On June 3, 2014 we entered into an agreement with China Aviation Supplies Import & Export Corporation Limited (“CASC”) to participate in a joint venture named CASC Willis Engine Lease Company Limited (“CASC Willis”), a new joint venture based in Shanghai, China. Each partner holds a fifty percent interest in the joint venture and the Company uses the equity method in recording investment activity. In October 2014, we made a $15.0 million initial capital contribution representing the up-front funding for the new joint venture.
Cash flows from operations are driven significantly by payments made under our lease agreements, which comprise lease revenue, security deposits and maintenance reserves, and are offset by interest expense and general and administrative costs. Cash received as maintenance reserve payments for some of our engines on lease are partially restricted by our debt arrangements. The lease revenue stream, in the short-term, is at fixed rates while a portion of our debt is at variable rates. If interest rates increase, it is unlikely we could increase lease rates in the short term and this would cause a reduction in our earnings and operating cash flows. Revenue and maintenance reserves are also affected by the amount of equipment off lease. Approximately 90% and 79%, by book value, of our assets were on-lease as of December 31, 2015 and December 31, 2014, respectively. The average utilization rate for the year ended December 31, 2015 was 87% compared to 83% a year ago. If there is an increase in off-lease rates or deterioration in lease rates that are not offset by reductions in interest rates, there will be a negative impact on earnings and cash flows from operations.
At December 31, 2015, notes payable consists of loans totaling $878.7 million payable over periods of approximately 2.6 years to 8.6 years with interest rates varying between approximately 2.5% and 5.5%. Substantially all of our assets are pledged to secure our obligations to creditors. Our significant debt instruments are discussed below:
At December 31, 2015, we had a revolving credit facility to finance the acquisition of equipment for lease as well as for general working capital purposes, with the amounts drawn under the facility not to exceed that which is allowed under the borrowing base as defined by the credit agreement.
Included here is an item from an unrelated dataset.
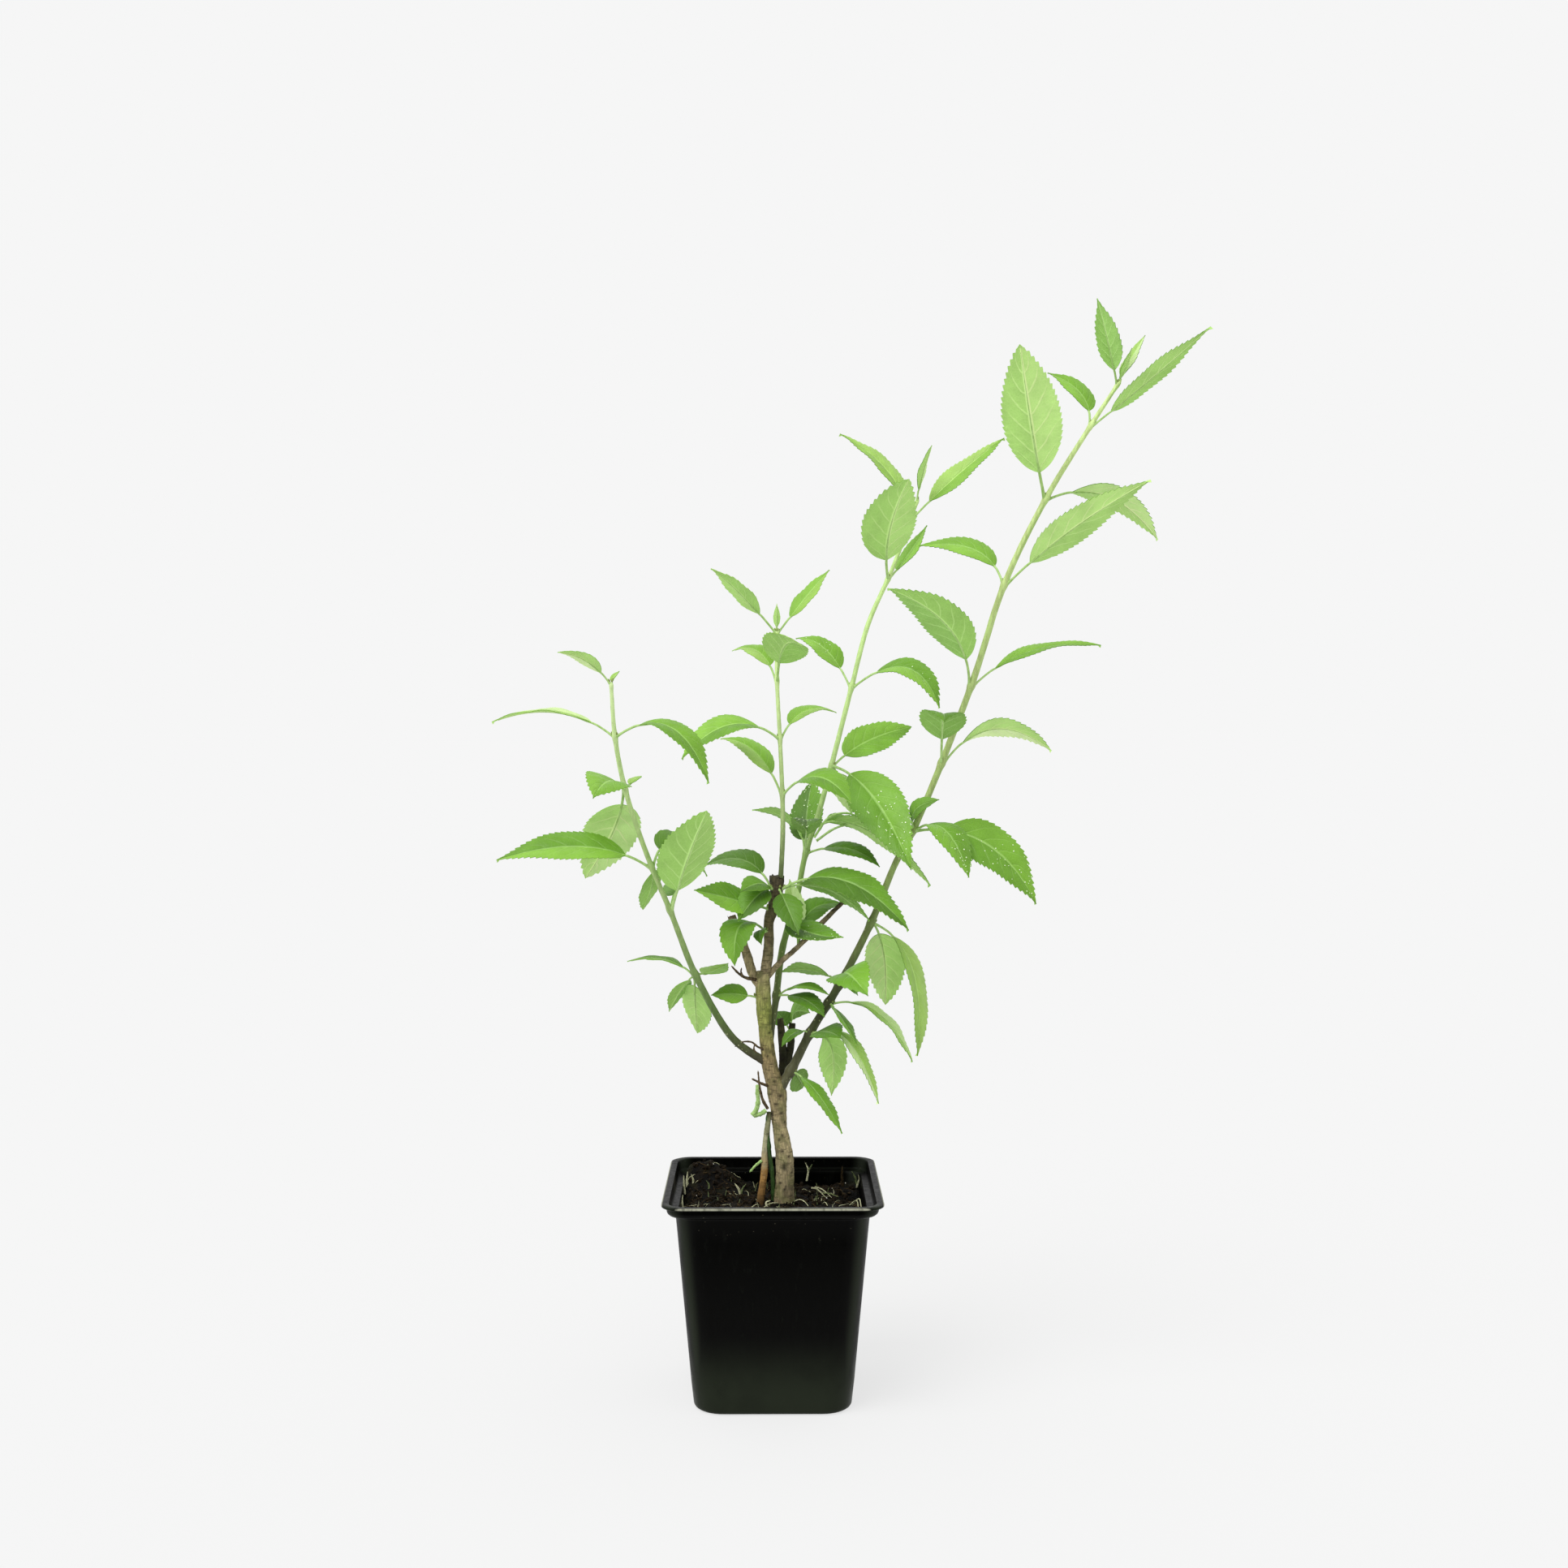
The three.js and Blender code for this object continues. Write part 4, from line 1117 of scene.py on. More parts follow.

On June 4, 2014, we entered into a Second Amended and Restated Credit Agreement which increased this revolving credit facility to $700.0 million from $450.0 million and extended the maturity date by five years to June 2019. Debt issuance costs totaling $4.9 million were incurred related to the new facility. As of December 31, 2015 and December 31, 2014, $151.0 million and $270.0 million were available under this facility, respectively. On a quarterly basis, the interest rate is adjusted based on the Company’s leverage ratio, as calculated under the terms of the revolving credit facility. Based on the Company’s leverage ratio of 4.46 at December 31, 2015, the interest rate on this facility is one-month LIBOR plus 2.75% as of December 31, 2015. Under the revolving credit facility, all subsidiaries except WEST II jointly and severally guarantee payment and performance of the terms of the loan agreement. The guarantee would be triggered by a default under the agreement.
34
On September 17, 2012, we closed an asset-backed securitization (“ABS”) through a newly-created, bankruptcy-remote, Delaware statutory trust, WEST II, of which the Company is the sole beneficiary. WEST II issued and sold $390 million aggregate principal amount of Class 2012-A Term Notes (the “Notes”) and received $384.9 million in net proceeds. We used these funds, net of transaction expenses and swap termination costs in combination with our revolving credit facility, to pay off the prior WEST notes totaling $435.9 million. At closing, 22 engines were pledged as collateral from WEST to the Company’s revolving credit facility, which provided the remaining funds to pay off the WEST notes.
The assets and liabilities of WEST II will remain on the Company’s balance sheet. The current portfolio of commercial jet aircraft engines and leases thereof secures the obligations of WEST II under the ABS. The Notes have no fixed amortization and are payable solely from revenue received by WEST II from the engines and the engine leases, after payment of certain expenses of WEST II. The Notes bear interest at a fixed rate of 5.50% per annum. The Notes’ repayment may be accelerated upon the occurrence of certain events, including the failure to pay interest for five business days after the due date thereof. The Notes are expected to be paid in 10 years. The legal final maturity of the Notes is September 15, 2037.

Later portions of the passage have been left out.